Thanks for making this plugin!
I've come up with a hackish way and a little technical way of doing this. Chrome/Opera stores the past 3 months worth of history, not more, which is annoying but that is what we have to work with. For me, that's still a helluva lot of urls so I had to come up with various ways of filtering it down to something more manageable. I don't really want to load every random website I visited in any case.. So here's what I did. These instructions are for Linux but I'm sure they would be similar on Mac too:
- Change Chrome's settings to not load any images to save bandwidth and memory. Also close/save any tabs you care about because we're going to load a lot of new tabs at once and you won't be able to rescue old ones.
- Close all windows of Chrome/Opera - you can't open the history file if you don't.
- Install SQliteman or a similar SQLite database viewer and sqlite3-pcre (a regex plugin for sqlite)
- Open the History database which is located at ~/.config/google-chrome/Default/History (or something similar if you have several profiles) or ~/.config/opera/History
- Load the regex plugin into Sqliteman with SELECT load_extension('/usr/lib/sqlite3/pcre.so');
- Run the following code to create a list of websites you want.
select urls.url from urls inner join visits on urls.id = visits.url where urls.url not like '%google.%' and urls.url not like '%facebook.com%' and urls.url not like '%youtube.com%' and urls.url not like '%localhost%' and urls.url not like '%127.0%' and urls.url not like '%192.168%' and urls.url not like '%zero%' and urls.url not like '%out.reddit.com%' and urls.url not regexp '^https?:\/\/[\w\.]+[a-z\/]?$' and urls.title like '%income%' or urls.title like '%climate%' group by urls.url order by sum(visits.visit_duration) desc;
This is just an example but you can change it to suit your needs. For example, I filtered out facebook, youtube, localhost, etc because they wouldn't be interesting. Then I filtered out all urls that go to the homepage of a site and finally I searched for the words "income" or "climate" in the page titles because I'm interested in basic income and climate change. Without those final filters, I would get thousands of urls but with them, I only get about 200. Anyway, play with the filters a bit in sqliteman to get a list of urls you want to archive but make sure it isn't too long. Save the SQL code you used, including the load_extension line to a file called interesting_sites.sql. Then close sqliteman. - Open a terminal and run something like this:
cat interesting_sites.sql | sqlite3 ~/.config/opera-developer/History | while read line; do opera-developer --new-page $line &; done
Replace opera-developer with google-chrome, etc, etc - This command will get the list of urls from sqlite, then load up each url in chrome/opera and hopefully, falcon will automatically index every site. It worked pretty well for me and only took a few seconds to load about 150 sites.

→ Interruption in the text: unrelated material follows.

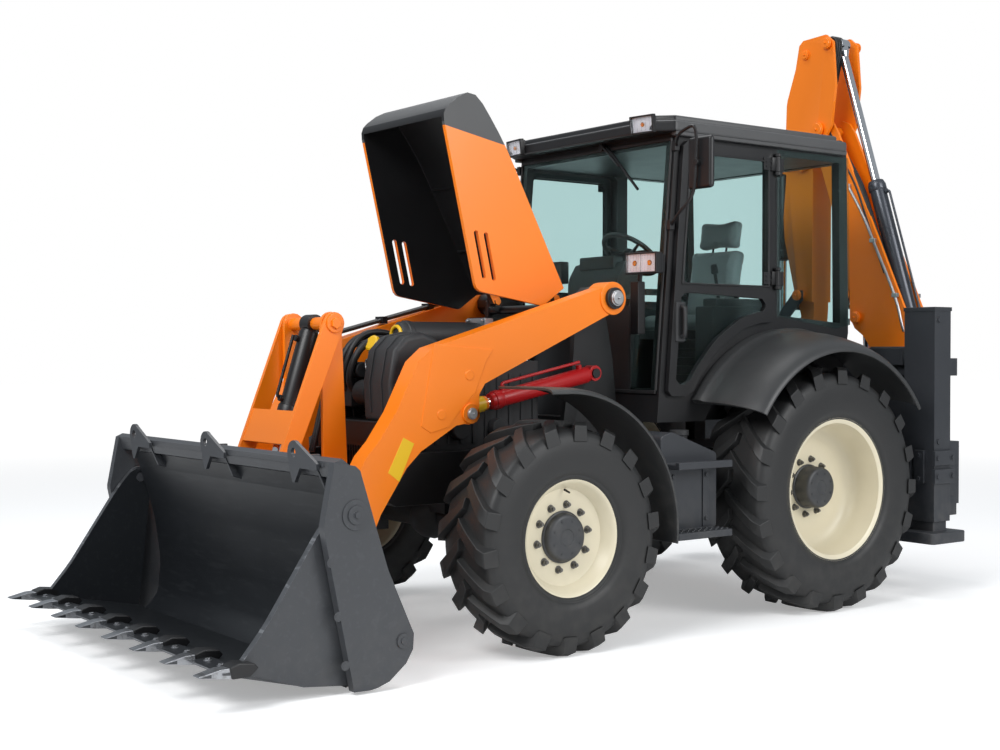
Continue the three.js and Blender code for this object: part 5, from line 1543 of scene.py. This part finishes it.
# %% Seat base and arm rests
bm = bmesh.new()
block(bm, at(-0.200, -0.130, 1.181), at(0.200, 0.210, 1.26))
for i in range(6):
    z = 1.265 + i * 0.055
    inset = 0.018 if i % 2 else 0.0
    block(bm, at(-0.185 + inset, -0.115 + inset, z), at(0.185 - inset, 0.195 - inset, z + 0.054))
block(bm, at(-0.215, -0.335, 1.60), at(0.215, 0.085, 1.655))
for side in (-1, 1):
    block(bm, at(side * 0.262 - 0.026, -0.25, 1.89), at(side * 0.262 + 0.026, 0.04, 1.93))
    bar(bm, at(side * 0.262, 0.04, 1.91), at(side * 0.225, 0.10, 1.86), 0.016, sides=20)
for x in (-0.06, 0.06):
    bar(bm, at(x, 0.165, 2.15), at(x, 0.185, 2.27), 0.007, sides=14)
piece("seat_base", bm, PLASTIC, "machine", bevel=0.006)
print("seat base done")

# %% [markdown]
# ## Fenders
# Both fenders are moulded shells.  Each has one section that bulges and turns down at its
# edge, so it is spun and closed at the ends.  The rear one is spun about its wheel, and the
# front one about a point 40 mm ahead of its wheel, which leaves the tyre room to steer.


# %% Fender shells
def shell(bm, section, centre, side, start, sweep, steps):
    """A closed section of (x, radius), swept round the wheel axis from the start angle."""
    a = math.radians(start)
    ring = closed_loop(bm, [Vector((side * x, centre.y + r * math.cos(a),
                                    centre.z + r * math.sin(a))) for x, r in section])
    spun = bmesh.ops.spin(bm, geom=ring, cent=centre, axis=(1, 0, 0),
                          angle=math.radians(sweep), steps=steps)
    bmesh.ops.holes_fill(bm, edges=[e for e in bm.edges if e.is_boundary], sides=0)
    return [v for v in spun["geom_last"] if isinstance(v, bmesh.types.BMVert)]


REAR_SECTION = [(0.7205, 0.945), (0.775, 0.947), (0.800, 0.940), (0.815, 0.928), (0.875, 0.926),
                (0.960, 0.916), (1.040, 0.900), (1.110, 0.880), (1.160, 0.858), (1.190, 0.838),
                (1.205, 0.818), (1.205, 0.806), (1.196, 0.802), (1.190, 0.812), (1.172, 0.832),
                (1.140, 0.850), (1.080, 0.872), (0.980, 0.892), (0.880, 0.900), (0.7205, 0.905)]
FRONT_SECTION = [(0.760, 0.755), (1.120, 0.755), (1.165, 0.752), (1.192, 0.745), (1.205, 0.734),
                 (1.205, 0.724), (1.197, 0.722), (1.194, 0.730), (1.182, 0.736), (1.158, 0.740),
                 (1.110, 0.743), (0.760, 0.743)]
for label, side in SIDES:
    bm = bmesh.new()
    shell(bm, REAR_SECTION, at(0, 0, 0.717), side, 34, 112, 48)
    piece(f"fender_rear_{label}_skin", bm, FENDER, "machine",
          stands_for=[f"fender_rear_{label}"], bevel=0.002, smooth=50)
    bm = bmesh.new()
    centre = at(0, -2.070, 0.588)
    front = shell(bm, FRONT_SECTION, centre, side, -6, 98, 40)
    drawn_out(bm, [f for f in bm.faces if all(v in front for v in f.verts)], (0, -0.090, 0))
    piece(f"fender_front_{label}_skin", bm, FENDER, "machine",
          stands_for=[f"fender_front_{label}"], bevel=0.002, smooth=50)
    bm = bmesh.new()
    side_block(bm, side, (0.436, 0.775), (-1.480, -1.440), (1.000, 1.040))
    side_block(bm, side, (0.720, 0.775), (-1.480, -1.330), (0.990, 1.050))
    side_block(bm, side, (0.775, 0.86), (-1.460, -1.400), (1.030, 1.050))
    piece(f"fender_front_bracket_{label}", bm, BLACK, "machine", bevel=0.003)
print("fenders swept")

# %% [markdown]
# ## Steps, rear frame and legs
# The steps hang on the tank and have cleated treads.  The rear frame is plain plate and
# tube, bolted up with clamp plates that also guide the legs.

# %% Step cleats and tank trim
for label, side in SIDES:
    bm = bmesh.new()
    for z, x0, x1 in ((0.912, 0.995, 1.092), (0.545, 0.640, 1.092)):
        for i in range(9):
            y = -1.205 + 0.0438 * i
            for x in (x0 + 0.012, (x0 + x1) / 2, x1 - 0.012) if z > 0.8 else (1.01, 1.045, 1.08):
                bar(bm, at(side * x, y, z - 0.001), at(side * x, y, z + 0.006), 0.008, 0.006,
                    sides=12)
    piece(f"step_cleats_{label}", bm, CHARCOAL, "machine")
    bm = bmesh.new()
    bar(bm, at(side * 0.80, -0.95, 0.99), at(side * 0.80, -0.95, 1.055), 0.045, sides=40)
    bar(bm, at(side * 0.80, -0.95, 1.05), at(side * 0.80, -0.95, 1.080), 0.055, sides=12)
    piece(f"tank_cap_{label}", bm, PLASTIC, "machine", bevel=0.003)
    bm = bmesh.new()
    for y in (-1.18, -0.93):
        side_block(bm, side, (0.984, 0.992), (y - 0.022, y + 0.022), (0.555, 0.880))
        for z in (0.60, 0.84):
            hexagon_bolt(bm, at(side * 0.992, y, z), (side, 0, 0), 0.012, 0.009)
    piece(f"tank_straps_{label}", bm, CHARCOAL, "machine", bevel=0.002)
print("steps trimmed")

# %% Rear frame clamps, rail ends and leg feet
for label, side in SIDES:
    bm = bmesh.new()
    for z0, z1 in ((0.700, 0.790), (0.815, 0.905)):
        side_block(bm, side, (1.139, 1.160), (0.880, 1.076), (z0, z1))
        for y in (0.905, 1.050):
            hexagon_bolt(bm, at(side * 1.160, y, (z0 + z1) / 2), (side, 0, 0), 0.015, 0.012)
    for z in (1.72, 0.96):
        hexagon_bolt(bm, at(side * 1.139, 0.935, z), (side, 0, 0), 0.017, 0.012)
    low, high = 0.700, 0.905
    for x in (0.94, 1.04):
        block(bm, at(side * x - 0.036, 0.876, low), at(side * x + 0.036, 0.900, high))
        for z in (low + 0.03, high - 0.03):
            hexagon_bolt(bm, at(side * x, 0.876, z), (0, -1, 0), 0.013, 0.010)
    side_block(bm, side, (0.905, 1.145), (0.893, 1.063), (1.775, 1.7995))
    piece(f"leg_clamps_{label}", bm, CHARCOAL, "machine", bevel=0.003)
    bm = bmesh.new()
    for y in (0.935, 1.02):
        side_block(bm, side, (0.99, 1.06), (y - 0.010, y + 0.010), (0.395, 0.450))
    bar(bm, at(side * 0.985, 0.978, 0.425), at(side * 1.065, 0.978, 0.425), 0.020, sides=28)
    piece(f"foot_lugs_{label}", bm, CHARCOAL, f"stabilizer_{label}", bevel=0.003)
bm = bmesh.new()
for x in (-1.09, 1.09):
    for z in (1.42, 0.55):
        for dz in (-0.03, 0.03):
            hexagon_bolt(bm, at(x * 0.93, 1.1595, z + dz), (0, 1, 0), 0.014, 0.011)
for i in range(13):
    x = -0.96 + 0.16 * i
    if abs(x) > 0.4 or i % 2:
        hexagon_bolt(bm, at(x, 1.1595, 1.385), (0, 1, 0), 0.010, 0.006)
piece("rear_frame_bolts", bm, ZINC, "machine", bevel=0.001)
bm = bmesh.new()
for side in (-1, 1):
    lens = at(side * 0.88, 1.055, 1.22)
    block(bm, lens - Vector((0.09, 0.0, 0.05)), lens + Vector((0.09, 0.09, 0.05)))
piece("tail_lamp_boxes", bm, PLASTIC, "machine", bevel=0.008)
for color, lens_material, near, far in (("red", RED_LENS, -0.080, 0.0),
                                        ("amber", AMBER, 0.002, 0.080)):
    bm = bmesh.new()
    for side in (-1, 1):
        lens = at(side * 0.88, 1.146, 1.22)
        block(bm, lens + Vector((near, 0.0, -0.040)), lens + Vector((far, 0.007, 0.040)))
    piece(f"tail_lamp_{color}", bm, lens_material, "machine", bevel=0.003)
print("rear frame trimmed")

# %% [markdown]
# ## Digging arm
# The arm's plates come from the CAD.  Its pins get greased heads, and oil reaches the three
# rams through steel pipes on the boom and hose bundles over its top, clamped to the plates.

# %% Pin heads on the digging arm
PINS = {
    "kingpost": [(0.220, 0.720, 0.153, 0.052), (*BOOM_RAM[0], 0.149, 0.042)],
    "boom": [(*BOOM_RAM[1], 0.121, 0.042), (*DIPPER_RAM[0], 0.121, 0.040)],
    "dipper": [(0.820, 3.100, 0.156, 0.052), (*DIPPER_RAM[1], 0.156, 0.040),
               (0.943, 3.649, 0.140, 0.034), (0.980, 1.620, 0.128, 0.044),
               (1.010, 1.930, 0.150, 0.038), (*CURL_RAM[0], 0.080, 0.034)],
    "bell_lever": [(*CURL_RAM[1], 0.142, 0.036)],
    "curl_link": [(1.197, 1.735, 0.150, 0.034)],
    "dig_bucket": [(1.070, 1.464, 0.126, 0.034)],
}
for body, pins in PINS.items():
    bm = bmesh.new()
    for reach, z, half, radius in pins:
        for way in (-1, 1):
            pin_head(bm, arm_at(reach, z, way * half), (0, way, 0), radius, 0.018)
    piece(f"pin_heads_{body}", bm, PIN_PAINT[body], body, bevel=0.0015)
print("pin heads", sum(len(p) * 2 for p in PINS.values()))

# %% Pipes and hoses on the boom
for way, label in ((-1, "near"), (1, "far")):
    off = way * 0.117
    pipe(f"boom_pipe_{label}", [
        arm_at(0.105, 1.66, way * 0.100), arm_at(0.110, 1.70, off), arm_at(0.150, 1.875, off),
        arm_at(0.344, 2.267, off), arm_at(0.440, 2.470, off), arm_at(0.560, 2.660, off),
        arm_at(0.590, 2.710, off), arm_at(0.610, 2.740, way * 0.095)], 0.0105, ZINC, "boom")
    bm = bmesh.new()
    for reach, z in ((0.165, 1.905), (0.355, 2.287), (0.575, 2.680)):
        block(bm, arm_at(reach + 0.022, z - 0.014, min(way * 0.104, way * 0.131)),
              arm_at(reach - 0.022, z + 0.014, max(way * 0.104, way * 0.131)))
    piece(f"boom_pipe_clamps_{label}", bm, ZINC, "boom", bevel=0.003)
for i in range(6):
    across = -0.098 + 0.012 * (i % 3) + 0.004 * i
    shift = 0.020 * (i // 3)
    pipe(f"boom_top_hose_{i + 1}", [
        arm_at(0.265 - shift, 2.060, across), arm_at(0.345 - shift, 2.250, across),
        arm_at(0.425 - shift, 2.450, across), arm_at(0.520 - shift, 2.700, across),
        arm_at(0.685 - shift, 2.940, across), arm_at(0.770 - shift, 3.130, across),
        arm_at(0.860, 3.215, across)], 0.0115, HOSE, "boom")
for i in range(4):
    across = -0.085 + 0.022 * i
    pipe(f"head_hose_{i + 1}", [
        arm_at(0.845, 3.160, across), arm_at(0.800, 3.280, across),
        arm_at(0.765, 3.450, across), arm_at(0.715, 3.620, across),
        arm_at(0.700, 3.710, across), arm_at(0.735, 3.755, across),
        arm_at(0.800, 3.735, across), arm_at(0.850, 3.660, across)], 0.012, HOSE, "dipper")
print("hoses laid on the boom")

# %% Carriage, kingpost and digging bucket trim
bm = bmesh.new()
low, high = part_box("carriage")
for x in (low.x + 0.045, high.x - 0.045):
    for z in (low.z + 0.05, low.z + 0.13, high.z - 0.05, high.z - 0.13):
        hexagon_bolt(bm, Vector((x, at(0, 1.2305, 0).y, z)), (0, 1, 0), 0.018, 0.014)
piece("carriage_bolts", bm, ZINC, "carriage", bevel=0.001)
bm = bmesh.new()
king = at(0.620, 1.500, 1.371)
turned(bm, [(0.001, 0.030), (0.070, 0.030), (0.085, 0.022), (0.088, 0.0), (0.001, 0.0)],
       king, (0, 0, 1), 48)
for i in range(6):
    a = math.tau * i / 6
    hexagon_bolt(bm, king + Vector((0.068 * math.cos(a), 0.068 * math.sin(a), 0.022)), (0, 0, 1),
                 0.009, 0.007)
piece("kingpost_cap", bm, CHARCOAL, "kingpost", bevel=0.0015)
print("carriage from", low, "to", high)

Hope that helps. I'll try to find a way to do better filtering of history but this is what I have so far!
Cheers,
Durand
hey @dldx @jarmitage
We forked the Falcon tool a while back and integrated the import of the existing history and bookmarks.
We have done it by importing it via the chrome.history/bookmarks api.
You can check it out here: https://github.com/WorldBrain/Research-Engine
We are more than happy to collaborate on this in the future!
Best,
Oliver